Stated task:
Give back, unchanged, the line with "tail_top = outer_layer_bottom", the line with "obj.matrix_parent_inverse = Matrix.Identity(4)", and every line between them, and no other line.

START Task input

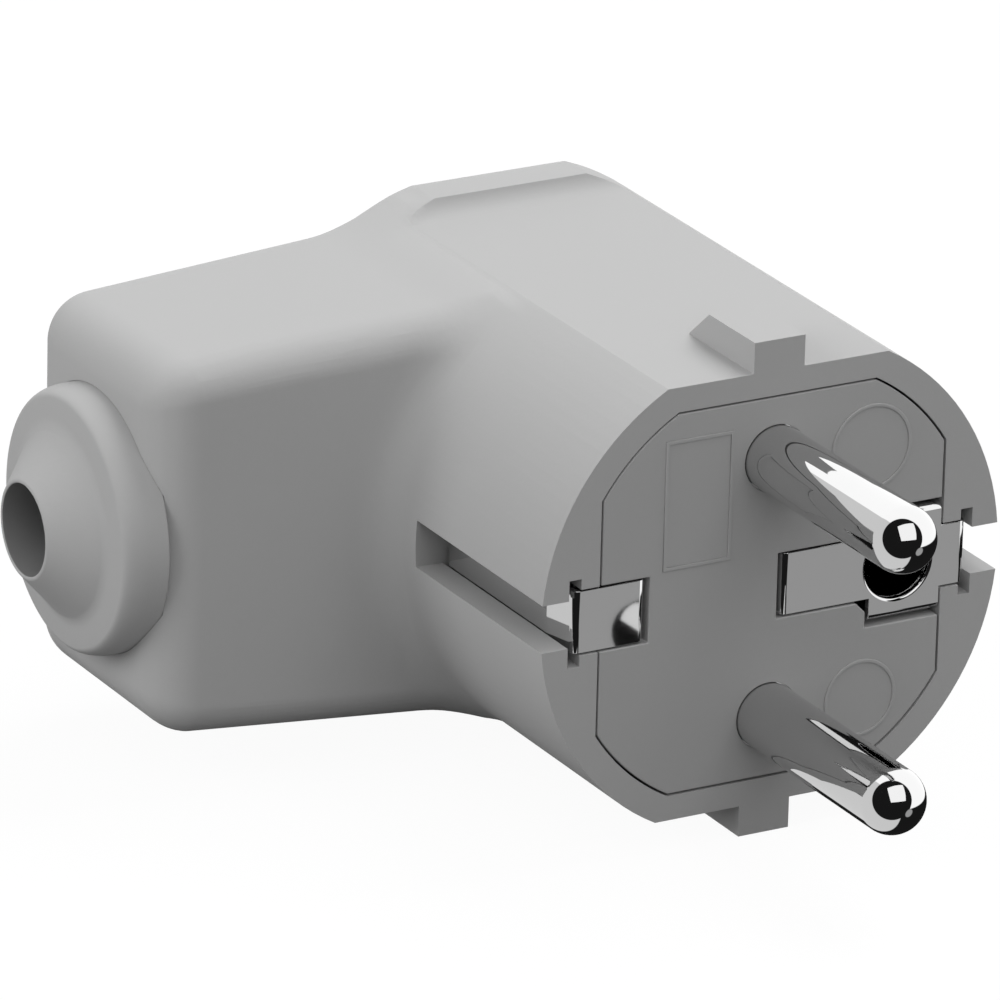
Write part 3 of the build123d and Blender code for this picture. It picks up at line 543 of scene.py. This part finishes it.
brass = plated_metal("turned brass", (0.66, 0.48, 0.21, 1), 0.2, 0.000001)
for node, metal, slot in (("fixing_screw", zinc, "screw"), ("fixing_washer", zinc, "screw"),
                          ("threaded_insert", brass, "insert")):
    piece = softened_copy(node, 0.00008)
    piece.data.materials.clear()
    piece.data.materials.append(metal)
    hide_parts(node)
    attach(piece, "root")


# ---- Cord clamp ----
# A saddle bar of the same moulding compound, pulled on two posts by thread-cutting screws.

clamp_bar = softened_copy("cord_clamp_bar", 0.00015)
clamp_bar.data.materials.clear()
clamp_bar.data.materials.append(housing_plastic)
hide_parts("cord_clamp_bar")
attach(clamp_bar, "root")
for node in ("clamp_screw_upper", "clamp_screw_lower"):
    screw = softened_copy(node, 0.00006)
    screw.data.materials.clear()
    screw.data.materials.append(zinc)
    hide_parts(node)
    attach(screw, "root")


# ---- Studio ----
# Pale floor under the plug, a white surround and two soft boxes.

FLOOR_Z = -0.01821

floor_shape = bmesh.new()
bmesh.ops.create_grid(floor_shape, x_segments=1, y_segments=1, size=3.0)
floor_mesh = bpy.data.meshes.new("floor")
bmesh.ops.translate(floor_shape, verts=floor_shape.verts, vec=(0, 0, FLOOR_Z))
floor_shape.to_mesh(floor_mesh)
floor_shape.free()
floor = bpy.data.objects.new("floor", floor_mesh)
bpy.context.scene.collection.objects.link(floor)
floor_paint = bpy.data.materials.new("floor paint")
floor_paint.use_nodes = True
nodes, links = floor_paint.node_tree.nodes, floor_paint.node_tree.links
nodes["Principled BSDF"].inputs["Base Color"].default_value = (0.20, 0.20, 0.20, 1)
nodes["Principled BSDF"].inputs["Roughness"].default_value = 0.9
glow = nodes.new("ShaderNodeEmission")
glow.inputs["Color"].default_value = (1, 1, 1, 1)
catch = nodes.new("ShaderNodeBsdfDiffuse")
catch.inputs["Color"].default_value = (0.86, 0.86, 0.86, 1)
seen = nodes.new("ShaderNodeMixShader")
seen.inputs["Fac"].default_value = 0.05
links.new(glow.outputs[0], seen.inputs[1])
links.new(catch.outputs[0], seen.inputs[2])
clear = nodes.new("ShaderNodeBsdfTransparent")
path = nodes.new("ShaderNodeLightPath")
lit = nodes.new("ShaderNodeMixShader")
links.new(path.outputs["Is Camera Ray"], lit.inputs["Fac"])
links.new(nodes["Principled BSDF"].outputs[0], lit.inputs[1])
links.new(seen.outputs[0], lit.inputs[2])
mirrored = nodes.new("ShaderNodeMixShader")
links.new(path.outputs["Is Glossy Ray"], mirrored.inputs["Fac"])
links.new(lit.outputs[0], mirrored.inputs[1])
links.new(clear.outputs[0], mirrored.inputs[2])
links.new(mirrored.outputs[0], nodes["Material Output"].inputs["Surface"])
floor.data.materials.append(floor_paint)

# The room that the plating mirrors: white walls and ceiling, a black floor, black cloth round the
# camera, and a grey card low in front.
AMBIENT = 0.43
VIEW_SIDE = (-0.46049325, -0.81008295, 0.36292091)
CARD_SIDE = (0.4530, -0.7852, -0.4228)

world = bpy.data.worlds.new("white room")
bpy.context.scene.world = world
world.use_nodes = True
nodes, links = world.node_tree.nodes, world.node_tree.links
ambient = nodes["Background"]
ambient.inputs["Color"].default_value = (1, 1, 1, 1)
ambient.inputs["Strength"].default_value = AMBIENT
room = nodes.new("ShaderNodeBackground")
looking = nodes.new("ShaderNodeTexCoord")


def facing(side, near, far):
    """1 where the ray points within a cone round a side of the room, 0 outside it."""
    dot = nodes.new("ShaderNodeVectorMath")
    dot.operation = "DOT_PRODUCT"
    dot.inputs[1].default_value = side
    links.new(looking.outputs["Generated"], dot.inputs[0])
    step = nodes.new("ShaderNodeMapRange")
    step.interpolation_type = "SMOOTHSTEP"
    step.inputs["From Min"].default_value = far
    step.inputs["From Max"].default_value = near
    links.new(dot.outputs["Value"], step.inputs["Value"])
    return step.outputs["Result"]


def hang(behind, mask, grey):
    """A card of an even grey in front of what is there already."""
    mix = nodes.new("ShaderNodeMix")
    mix.data_type = "FLOAT"
    mix.inputs["B"].default_value = grey
    links.new(mask, mix.inputs["Factor"])
    if behind is None:
        mix.inputs["A"].default_value = 1.0
    else:
        links.new(behind, mix.inputs["A"])
    return mix.outputs["Result"]


below = nodes.new("ShaderNodeMath")
below.operation = "MULTIPLY"
links.new(facing((0, 0, -1), 0.24, 0.20), below.inputs[0])
links.new(facing((1, 0, 0), 0.07, 0.03), below.inputs[1])
wall = hang(None, facing((0.8, 0, 0.6), 0.07, 0.05), 1.7)
wall = hang(wall, below.outputs[0], 0.015)
wall = hang(wall, facing(VIEW_SIDE, 0.39, 0.36), 0.015)
wall = hang(wall, facing(CARD_SIDE, 0.985, 0.975), 0.52)
path = nodes.new("ShaderNodeLightPath")
glossy = nodes.new("ShaderNodeMix")
glossy.data_type = "FLOAT"
glossy.inputs["A"].default_value = 1.0
links.new(path.outputs["Is Glossy Ray"], glossy.inputs["Factor"])
links.new(wall, glossy.inputs["B"])
links.new(glossy.outputs["Result"], room.inputs["Strength"])
first = nodes.new("ShaderNodeMath")
first.operation = "MAXIMUM"
links.new(path.outputs["Is Camera Ray"], first.inputs[0])
links.new(path.outputs["Is Glossy Ray"], first.inputs[1])
second = nodes.new("ShaderNodeMath")
second.operation = "MAXIMUM"
links.new(first.outputs[0], second.inputs[0])
links.new(path.outputs["Is Transmission Ray"], second.inputs[1])
mix = nodes.new("ShaderNodeMixShader")
links.new(second.outputs[0], mix.inputs["Fac"])
links.new(ambient.outputs[0], mix.inputs[1])
links.new(room.outputs[0], mix.inputs[2])
links.new(mix.outputs[0], nodes["World Output"].inputs["Surface"])


def soft_box(name, place, aim, width, height, watts, mirrored):
    """Square studio lamp that looks at a point."""
    light = bpy.data.lights.new(name, "AREA")
    light.shape = "RECTANGLE"
    light.size, light.size_y, light.energy = width, height, watts
    lamp = bpy.data.objects.new(name, light)
    bpy.context.scene.collection.objects.link(lamp)
    turn = (Vector(aim) - Vector(place)).to_track_quat("-Z", "Y")
    lamp.matrix_world = Matrix.Translation(place) @ turn.to_matrix().to_4x4()
    lamp.visible_glossy = mirrored
    return lamp


soft_box("top box", (0.30, 0.10, 0.54), (-0.01, 0.02, 0), 0.45, 0.45, 3.25, False)
soft_box("left box", (-0.58, 0.12, 0.27), (-0.01, 0.02, 0), 0.45, 0.45, 2.25, False)
soft_box("front box", (-0.09, -0.668, 0.597), (0, 0, 0), 0.9, 0.9, 3.2, True)

right = Vector((0.87360821, -0.48606048, 0.0235311))
up = Vector((0.15733613, 0.32788844, 0.93152268))
back = Vector((-0.46049325, -0.81008295, 0.36292091))
lens = bpy.data.cameras.new("view")
lens.lens, lens.sensor_width, lens.clip_start = 390.4516, 36.0, 0.05
camera = bpy.data.objects.new("view", lens)
bpy.context.scene.collection.objects.link(camera)
turned = Matrix((right, up, back)).transposed().to_4x4()
camera.matrix_world = Matrix.Translation((-0.35773587, -0.59133012, 0.27500056)) @ turned
bpy.context.scene.camera = camera
bpy.context.scene.view_settings.view_transform = "Standard"
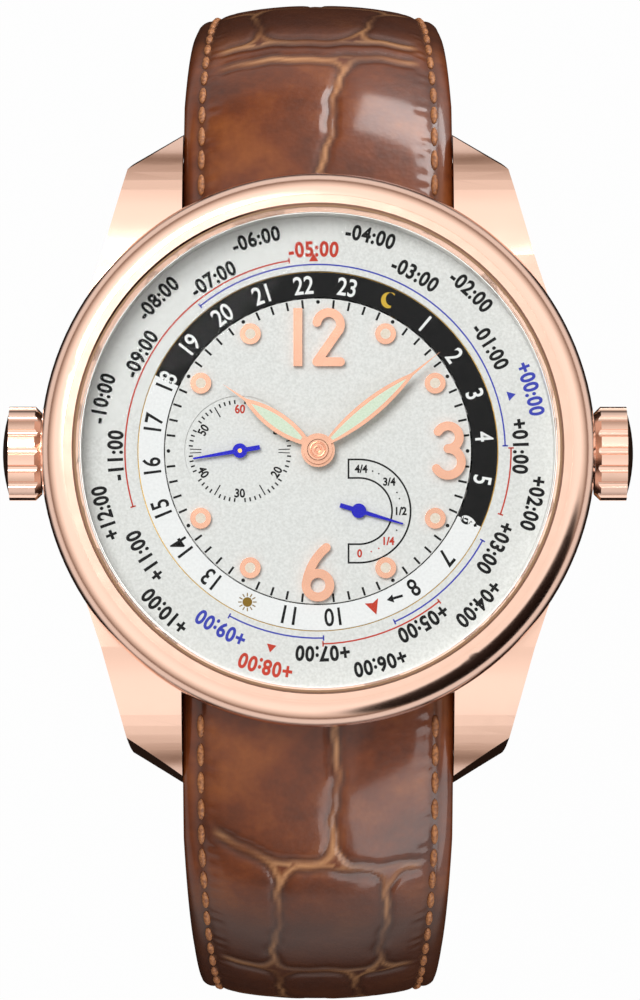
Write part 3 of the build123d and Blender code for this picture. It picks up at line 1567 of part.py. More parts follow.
def strap_blank(reach, bottom, end_y):
    """Strap half at 12 o'clock's side: the side outline trimmed to the plan, the case and the bar."""
    with BuildPart() as blank:
        with BuildSketch(Plane.YZ):
            add(strap_side(reach, bottom, end_y))
        extrude(amount=strap_half_width, both=True)
        with BuildSketch(Plane.XZ):
            add(strap_plan())
        extrude(amount=2 * reach, both=True, mode=Mode.INTERSECT)
        with BuildSketch(level(-cut_overrun)):
            Circle(strap_end_radius)
        extrude(amount=strap_top_height + 2 * cut_overrun, mode=Mode.SUBTRACT)
        with BuildSketch(Plane.YZ):
            with Locations((spring_bar_y, bar_line)):
                Circle(spring_bar_radius + running_clearance)
        extrude(amount=strap_half_width, both=True, mode=Mode.SUBTRACT)
    return blank.part


# Upper strap half: the inner layer under the wrist, ending in a loop round the buckle's bar
buckle_loop_radius = strap_low_thickness / 2 + buckle_bar_radius
buckle_bar_line = inner_layer_bottom + strap_low_thickness / 2
tongue_slot = tongue_width + 2 * keeper_clearance
with BuildPart() as strap_upper:
    add(strap_blank(upper_strap_reach, inner_layer_bottom, buckle_y))
    with BuildSketch(Plane.YZ):
        with Locations((buckle_y, buckle_bar_line)):
            Circle(strap_low_thickness / 2)
    extrude(amount=strap_low_half_width, both=True)
    with BuildSketch(Plane.YZ):
        with Locations((buckle_y, buckle_bar_line)):
            Circle(buckle_bar_radius + running_clearance)
    extrude(amount=strap_low_half_width, both=True, mode=Mode.SUBTRACT)
    with BuildSketch(Plane.XY):
        with Locations((0, buckle_y)):
            Rectangle(tongue_slot, 2 * buckle_loop_radius + 2 * buckle_bar_radius)
    extrude(amount=keeper_top, mode=Mode.SUBTRACT)
strap_upper.part.label = "strap_upper"
export_step(strap_upper.part, "parts/strap_upper.step")

# Lower strap half: the outer layer, mirrored, whose tail passes the buckle and both keepers
buckle_far_y = buckle_y - buckle_length
with BuildPart() as strap_lower:
    add(strap_blank(lower_strap_reach, outer_layer_bottom, -tail_end_y))
    mirror(about=Plane.XZ, mode=Mode.REPLACE)
    fillet(strap_lower.edges().filter_by(Axis.Z).group_by(Axis.Y)[-1], tail_corner_radius)
    with BuildSketch(Plane.XY):
        for n in range(hole_count):
            with Locations((0, buckle_y - hole_start + n * hole_pitch)):
                SlotOverall(hole_length, hole_width, rotation=90)
    extrude(amount=keeper_top, mode=Mode.SUBTRACT)
strap_lower.part.label = "strap_lower"
export_step(strap_lower.part, "parts/strap_lower.step")

# Bars that hold the strap between the lugs, with spring pivots at both ends
for bar_name, bar_side in (("spring_bar_upper", 1), ("spring_bar_lower", -1)):
    with BuildPart() as spring_bar:
        with BuildSketch(Plane.YZ):
            with Locations((bar_side * spring_bar_y, bar_line)):
                Circle(spring_bar_radius)
        extrude(amount=strap_half_width - spring_bar_shoulder, both=True)
        with BuildSketch(Plane.YZ):
            with Locations((bar_side * spring_bar_y, bar_line)):
                Circle(spring_bar_pivot)
        extrude(amount=lug_gap_half + spring_bar_pivot_length - seat_clearance, both=True)
    spring_bar.part.label = bar_name
    export_step(spring_bar.part, f"parts/{bar_name}.step")


def keeper_outline():
    """Section of a keeper round both strap layers, flat on its lower face."""
    outer_half = strap_low_half_width + keeper_clearance + keeper_wall
    height = keeper_top + keeper_wall
    with BuildSketch() as outline:
        with Locations((0, height)):
            RectangleRounded(2 * outer_half, height, keeper_wall, align=(Align.CENTER, Align.MAX))
        with Locations((0, keeper_wall)):
            Rectangle(
                2 * (strap_low_half_width + keeper_clearance),
                keeper_top - keeper_wall,
                align=(Align.CENTER, Align.MIN),
                mode=Mode.SUBTRACT,
            )
    return outline.sketch


for keeper_name, keeper_y in (("fixed_keeper", fixed_keeper_y), ("free_keeper", free_keeper_y)):
    with BuildPart() as keeper:
        with BuildSketch(Plane.XZ.offset(-keeper_y)):
            add(keeper_outline())
        extrude(amount=keeper_width / 2, both=True)
    keeper.part.label = keeper_name
    export_step(keeper.part, f"parts/{keeper_name}.step")

# Buckle: a U-shaped frame with eyes for its bar, the bar, and a tongue that rests in a notch
frame_inner_half = strap_low_half_width + buckle_side_gap
frame_outer_half = frame_inner_half + buckle_rail
eye_radius = buckle_bar_radius + buckle_eye_wall
with BuildPart() as buckle_frame:
    with BuildSketch(Plane.YZ):
        with BuildLine():
            Polyline(
                (buckle_far_y, 0),
                (buckle_far_y, buckle_height),
                (buckle_far_y + buckle_rail, buckle_height),
                (buckle_y - eye_radius, buckle_bar_line + eye_radius / 2),
                (buckle_y, buckle_bar_line + eye_radius),
                (buckle_y + eye_radius, buckle_bar_line),
                (buckle_y, buckle_bar_line - eye_radius),
                (buckle_far_y + 2 * buckle_rail, 0),
                close=True,
            )
        make_face()
    extrude(amount=frame_outer_half, both=True)
    with BuildSketch(Plane.XY):
        with Locations((0, buckle_far_y + buckle_rail)):
            Rectangle(2 * frame_inner_half, buckle_length + eye_radius, align=(Align.CENTER, Align.MIN))
    extrude(amount=keeper_top + eye_radius, mode=Mode.SUBTRACT)
    with BuildSketch(Plane.YZ):
        with Locations((buckle_y, buckle_bar_line)):
            Circle(buckle_bar_radius + running_clearance)
    extrude(amount=frame_outer_half, both=True, mode=Mode.SUBTRACT)
    with BuildSketch(Plane.XY):
        with Locations((0, buckle_far_y)):
            Rectangle(tongue_slot, buckle_rail, align=(Align.CENTER, Align.MIN))
    extrude(amount=tongue_thickness + 2 * keeper_clearance, mode=Mode.SUBTRACT)
    far_edges = buckle_frame.edges().filter_by(Axis.Z).group_by(Axis.Y)[0].sort_by(Axis.X)
    fillet([far_edges[0], far_edges[-1]], buckle_corner_radius)
buckle_frame.part.label = "buckle_frame"
export_step(buckle_frame.part, "parts/buckle_frame.step")

with BuildPart() as buckle_bar:
    with BuildSketch(Plane.YZ):
        with Locations((buckle_y, buckle_bar_line)):
            Circle(buckle_bar_radius)
    extrude(amount=frame_outer_half - edge_break, both=True)
buckle_bar.part.label = "buckle_bar"
export_step(buckle_bar.part, "parts/buckle_bar.step")

tail_top = outer_layer_bottom + strap_low_thickness
tongue_low = tongue_floor_gap + tongue_thickness / 2
with BuildPart() as buckle_tongue:
    with BuildSketch(Plane.YZ):
        with BuildLine():
            FilletPolyline(
                (buckle_y, buckle_bar_line),
                (buckle_y - tongue_kink, tail_top + tongue_lift),
                (buckle_y - tongue_drop, tongue_low),
                (buckle_y - tongue_reach, tongue_low),
                radius=tongue_bend,
            )
        trace(line_width=tongue_thickness)
        with Locations((buckle_y, buckle_bar_line)):
            Circle(eye_radius - keeper_clearance)
            Circle(buckle_bar_radius + running_clearance, mode=Mode.SUBTRACT)
    extrude(amount=tongue_width / 2, both=True)
buckle_tongue.part.label = "buckle_tongue"
export_step(buckle_tongue.part, "parts/buckle_tongue.step")
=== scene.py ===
import json
import math

import bmesh
import bpy
import numpy as np
from mathutils import Matrix, Vector


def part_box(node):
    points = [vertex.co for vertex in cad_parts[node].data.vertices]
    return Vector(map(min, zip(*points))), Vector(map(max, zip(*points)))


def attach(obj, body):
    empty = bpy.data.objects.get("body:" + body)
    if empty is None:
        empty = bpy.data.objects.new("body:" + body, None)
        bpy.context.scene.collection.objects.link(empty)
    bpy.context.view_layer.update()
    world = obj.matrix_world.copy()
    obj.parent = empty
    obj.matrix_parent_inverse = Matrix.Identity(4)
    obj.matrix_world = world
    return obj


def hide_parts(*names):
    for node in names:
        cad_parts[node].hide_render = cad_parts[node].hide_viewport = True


# World time wristwatch, in metres: +Z out of the dial, +Y towards 12 o'clock, +X towards 3 o'clock.
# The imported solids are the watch; polish, print and leather are made here, piece by piece.
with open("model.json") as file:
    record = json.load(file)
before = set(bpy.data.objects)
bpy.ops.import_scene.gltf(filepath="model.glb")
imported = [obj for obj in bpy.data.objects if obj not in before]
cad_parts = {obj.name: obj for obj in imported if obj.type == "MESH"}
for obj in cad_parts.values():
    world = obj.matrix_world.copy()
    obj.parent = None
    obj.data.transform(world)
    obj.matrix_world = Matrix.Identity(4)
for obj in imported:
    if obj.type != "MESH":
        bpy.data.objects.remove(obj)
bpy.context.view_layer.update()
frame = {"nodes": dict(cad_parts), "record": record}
scene = bpy.context.scene
mm = 0.001

# Room: the watch stands on a white sheet in a pale room, as a maker's catalogue shows it.
# A large soft lamp high on the left gives the dial its shadows, and a dark band low in the room
# gives polished gold its brown edges.


def tint(code):
    """Linear colour of an sRGB hex value."""
    parts = [int(code[i : i + 2], 16) / 255 for i in (1, 3, 5)]
    return [c / 12.92 if c <= 0.04045 else ((c + 0.055) / 1.055) ** 2.4 for c in parts] + [1.0]


def add(tree, kind, sockets=None, **settings):
    """Adds a node with its settings, and fills its sockets with values or with other nodes' outputs."""
    made = tree.nodes.new(kind)
    for name, value in settings.items():
        setattr(made, name, value)
    for key, value in (sockets or {}).items():
        if isinstance(value, bpy.types.NodeSocket):
            tree.links.new(value, made.inputs[key])
        else:
            made.inputs[key].default_value = value
    return made


def material(name):
    """New node material and its empty tree."""
    made = bpy.data.materials.new(name)
    made.use_nodes = True
    made.node_tree.nodes.clear()
    return made, made.node_tree


def stops(ramp, *colours):
    """Gives a colour ramp its stops, each a place and a hex colour."""
    points = ramp.color_ramp.elements
    while len(points) < len(colours):
        points.new(1.0)
    for point, (place, colour) in zip(points, colours):
        point.position = place
        point.color = tint(colour)
    return ramp


scene.view_settings.view_transform = "Standard"
studio = bpy.data.worlds.new("studio")
studio.use_nodes = True
scene.world = studio
sky = studio.node_tree
sky.nodes.clear()
ray = add(sky, "ShaderNodeLightPath").outputs
way = add(sky, "ShaderNodeTexCoord").outputs["Generated"]
height = add(sky, "ShaderNodeSeparateXYZ", {0: way}).outputs["Z"]
walls = add(sky, "ShaderNodeValToRGB", {"Fac": height})
stops(walls, (0.0, "#97887E"), (0.06, "#66554A"), (0.2, "#A89C93"), (0.45, "#DAD3CD"), (0.66, "#F6F1ED"), (0.88, "#F2EDE9"), (0.975, "#DED7D1"))
corner = add(sky, "ShaderNodeVectorMath", {0: way, 1: (0.63, -0.64, 0.44)}, operation="DOT_PRODUCT").outputs["Value"]
doorway = add(sky, "ShaderNodeValToRGB", {"Fac": corner})
stops(doorway, (0.81, "#FFFFFF"), (0.86, "#1C100B"))
room = add(sky, "ShaderNodeMix", {0: 1.0, 6: walls.outputs["Color"], 7: doorway.outputs["Color"]}, data_type="RGBA", blend_type="MULTIPLY")
soft = add(sky, "ShaderNodeValToRGB", {"Fac": height})
stops(soft, (0.0, "#2A2827"), (0.35, "#6B6967"), (0.75, "#F2F2F2"))
lit = add(sky, "ShaderNodeBackground", {"Color": soft.outputs["Color"], "Strength": 0.72})
mirrored = add(sky, "ShaderNodeBackground", {"Color": room.outputs[2], "Strength": 1.42})
seen = add(sky, "ShaderNodeBackground", {"Color": tint("#FFFFFF"), "Strength": 1.0})
gloss = add(sky, "ShaderNodeMixShader", {0: ray["Is Glossy Ray"], 1: lit.outputs[0], 2: mirrored.outputs[0]})
clear = add(sky, "ShaderNodeMath", {0: ray["Is Camera Ray"], 1: ray["Is Transmission Ray"]}, operation="MAXIMUM")
whole = add(sky, "ShaderNodeMixShader", {0: clear.outputs[0], 1: gloss.outputs[0], 2: seen.outputs[0]})
add(sky, "ShaderNodeOutputWorld", {"Surface": whole.outputs[0]})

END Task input

Reply to the task:
tail_top = outer_layer_bottom + strap_low_thickness
tongue_low = tongue_floor_gap + tongue_thickness / 2
with BuildPart() as buckle_tongue:
    with BuildSketch(Plane.YZ):
        with BuildLine():
            FilletPolyline(
                (buckle_y, buckle_bar_line),
                (buckle_y - tongue_kink, tail_top + tongue_lift),
                (buckle_y - tongue_drop, tongue_low),
                (buckle_y - tongue_reach, tongue_low),
                radius=tongue_bend,
            )
        trace(line_width=tongue_thickness)
        with Locations((buckle_y, buckle_bar_line)):
            Circle(eye_radius - keeper_clearance)
            Circle(buckle_bar_radius + running_clearance, mode=Mode.SUBTRACT)
    extrude(amount=tongue_width / 2, both=True)
buckle_tongue.part.label = "buckle_tongue"
export_step(buckle_tongue.part, "parts/buckle_tongue.step")
=== scene.py ===
import json
import math

import bmesh
import bpy
import numpy as np
from mathutils import Matrix, Vector


def part_box(node):
    points = [vertex.co for vertex in cad_parts[node].data.vertices]
    return Vector(map(min, zip(*points))), Vector(map(max, zip(*points)))


def attach(obj, body):
    empty = bpy.data.objects.get("body:" + body)
    if empty is None:
        empty = bpy.data.objects.new("body:" + body, None)
        bpy.context.scene.collection.objects.link(empty)
    bpy.context.view_layer.update()
    world = obj.matrix_world.copy()
    obj.parent = empty
    obj.matrix_parent_inverse = Matrix.Identity(4)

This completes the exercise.